Are you a plotter or a pantser?
I tend to start out as a bit of a plotter, but the pantser instinct takes over a few paragraphs later! The ‘fun factor’ is pretty important in my approach to writing. A plotline is certainly a secure notion that can always be played with, but moving forward, whether its while staggering or gliding, works the best for me. It’s the most enjoyable route to take, and the most rewarding, too. Besides, pantser material can be captured, tamed (but not too much), and adapted for any plotting requirements that will inevitably pop up.
If you could live in any fictional world, which would you choose and why?
After I read Tolkien in my middle school years, I used to say I’d give anything to wake up one day in Middle Earth. It was an attractive notion. However, the intense realities seen in Peter Jackson’s definitive filmization of ‘The Hobbit’ and ‘The Lord of the Rings’ causes me to wake up every morning, relieved that I’m not in that compelling but totally hazardous environment! These days, I’d be happy settling down in the charming and quirky world of Rowland Emett’s delightful children’s tale, ‘New World For Nellie’. It begins with: ‘Tucked away in a forgotten corner of England, where the main lines never go, was a railroad that had seen better days. There was only one rusty old engine called Nellie, and two coaches…’
If you could befriend any fictional character, who would you choose and why?

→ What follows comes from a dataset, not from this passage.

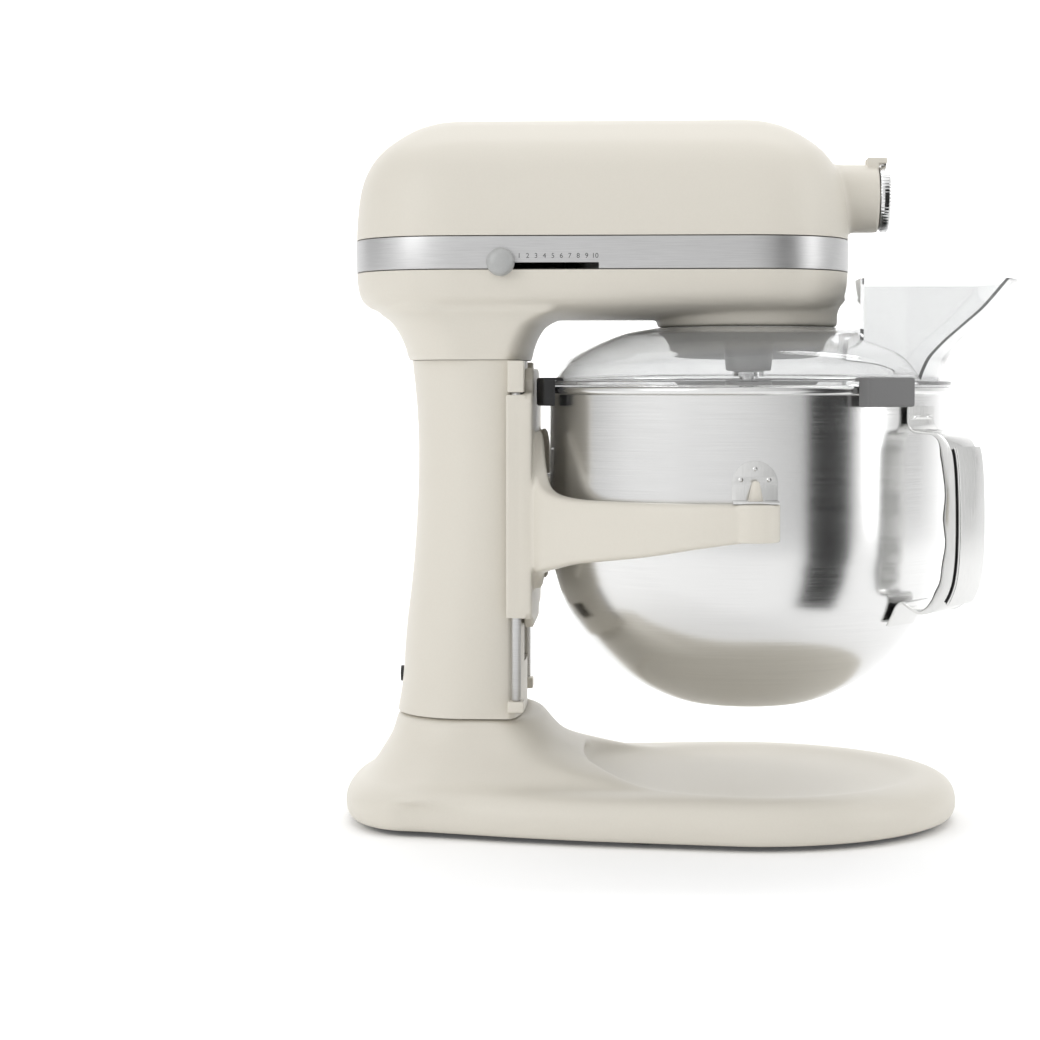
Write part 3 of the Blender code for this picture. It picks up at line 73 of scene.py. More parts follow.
def material(name, colour, rough, metal, grain, bump, vary, rough_vary, clear=False, aniso=0.0):
    """A Principled material. One noise field, scaled by grain along X, Y and Z, drives its fine
    relief (bump), its shade (vary) and its gloss (rough_vary)."""
    m = bpy.data.materials.new(name)
    m.use_nodes = True
    t = m.node_tree
    s = t.nodes["Principled BSDF"]
    s.inputs["Base Color"].default_value = (*colour, 1.0)
    s.inputs["Roughness"].default_value = rough
    s.inputs["Metallic"].default_value = metal
    s.inputs["Anisotropic"].default_value = aniso
    if clear:
        s.inputs["Transmission Weight"].default_value = 0.90
        s.inputs["IOR"].default_value = 1.42
    where = t.nodes.new("ShaderNodeTexCoord")
    stretch = t.nodes.new("ShaderNodeMapping")
    stretch.inputs["Scale"].default_value = grain
    noise = t.nodes.new("ShaderNodeTexNoise")
    noise.inputs["Scale"].default_value = 1.0
    noise.inputs["Detail"].default_value = 4.0
    noise.inputs["Roughness"].default_value = 0.6
    t.links.new(where.outputs["Object"], stretch.inputs["Vector"])
    t.links.new(stretch.outputs["Vector"], noise.inputs["Vector"])
    if bump:
        b = t.nodes.new("ShaderNodeBump")
        b.inputs["Strength"].default_value = bump
        b.inputs["Distance"].default_value = 0.0004
        t.links.new(noise.outputs["Fac"], b.inputs["Height"])
        t.links.new(b.outputs["Normal"], s.inputs["Normal"])
    if vary:
        ramp = t.nodes.new("ShaderNodeValToRGB")
        dark, light = ramp.color_ramp.elements
        dark.position, light.position = NOISE_LOW, NOISE_HIGH
        dark.color = (*[c * (1.0 - vary) for c in colour], 1.0)
        light.color = (*[min(1.0, c * (1.0 + vary)) for c in colour], 1.0)
        t.links.new(noise.outputs["Fac"], ramp.inputs["Fac"])
        t.links.new(ramp.outputs["Color"], s.inputs["Base Color"])
    if rough_vary:
        spread = t.nodes.new("ShaderNodeMapRange")
        spread.inputs["From Min"].default_value = NOISE_LOW
        spread.inputs["From Max"].default_value = NOISE_HIGH
        spread.inputs["To Min"].default_value = rough - rough_vary
        spread.inputs["To Max"].default_value = rough + rough_vary
        t.links.new(noise.outputs["Fac"], spread.inputs["Value"])
        t.links.new(spread.outputs["Result"], s.inputs["Roughness"])
    return m


PAINT = material("cream_enamel", (0.645, 0.613, 0.543), 0.44, 0.0, (900, 900, 900), 0.05, 0.012, 0.04)
TRIM = material("brushed_trim", (0.57, 0.57, 0.57), 0.40, 1.0, (60, 60, 5000), 0.10, 0.10, 0.06)
STEEL = material("bowl_steel", (0.74, 0.74, 0.735), 0.20, 1.0, (18, 18, 3200), 0.045, 0.05, 0.05,
                 aniso=0.4)
STRAP = material("strap_steel", (0.70, 0.70, 0.69), 0.16, 1.0, (900, 900, 60), 0.03, 0.04, 0.04)
CHROME = material("chrome_plate", (0.80, 0.80, 0.80), 0.10, 1.0, (200, 200, 200), 0.01, 0.03, 0.03)
GREY = material("grey_casting", (0.480, 0.478, 0.470), 0.42, 0.20,
                (1500, 1500, 1500), 0.10, 0.06, 0.06)
KNOB = material("grey_knob", (0.400, 0.405, 0.400), 0.40, 0.15,
                (1200, 1200, 1200), 0.06, 0.04, 0.04)
GEAR = material("gear_metal", (0.38, 0.38, 0.39), 0.35, 1.0, (400, 400, 400), 0.06, 0.10, 0.08)
BRONZE = material("bronze_metal", (0.48, 0.32, 0.15), 0.38, 1.0, (400, 400, 400), 0.06, 0.10, 0.08)
COPPER = material("copper_wire", (0.60, 0.27, 0.13), 0.42, 0.8, (2500, 60, 60), 0.20, 0.15, 0.08)
CLEAR = material("clear_lid", (0.840, 0.845, 0.845), 0.03, 0.0,
                 (40, 40, 40), 0.004, 0.0, 0.01, clear=True)
RUBBER = material("dark_rubber", (0.026, 0.026, 0.027), 0.62, 0.0,
                  (1800, 1800, 1800), 0.12, 0.10, 0.05)
CLIP = material("grey_rubber", (0.150, 0.150, 0.150), 0.58, 0.0,
                (1800, 1800, 1800), 0.12, 0.06, 0.05)
BLACK = material("black_plastic", (0.016, 0.016, 0.017), 0.42, 0.0,
                 (1500, 1500, 1500), 0.08, 0.10, 0.05)
BOARD = material("board_green", (0.03, 0.15, 0.06), 0.50, 0.0, (600, 600, 600), 0.10, 0.20, 0.05)
INK = material("digit_ink", (0.045, 0.045, 0.047), 0.55, 0.0, (900, 900, 900), 0.02, 0.05, 0.03)
FLAG = material("flag_cloth", (0.010, 0.010, 0.010), 0.90, 0.0, (300, 300, 300), 0.05, 0.10, 0.02)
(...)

In earlier years, it might’ve been Milo in Norton Juster’s ‘The Phantom Tollbooth’. He was kind of a dull kid, but his adventures were amazing, and I’m sure I could’ve talked him into letting me drive his toy car for at least part of the way. It would’ve been cramped with Tock the Watchdog along, but totally worth it. These days, it’d be intriguing hanging out with Pierre Bezukhov in Tolstoy’s ‘War and Peace’. As a witness to grand historical events, and with a thoughtful and questing mind, he’d be an awesome brain to pick. I’m so glad he ended up with Natasha. After so much war, there was peace.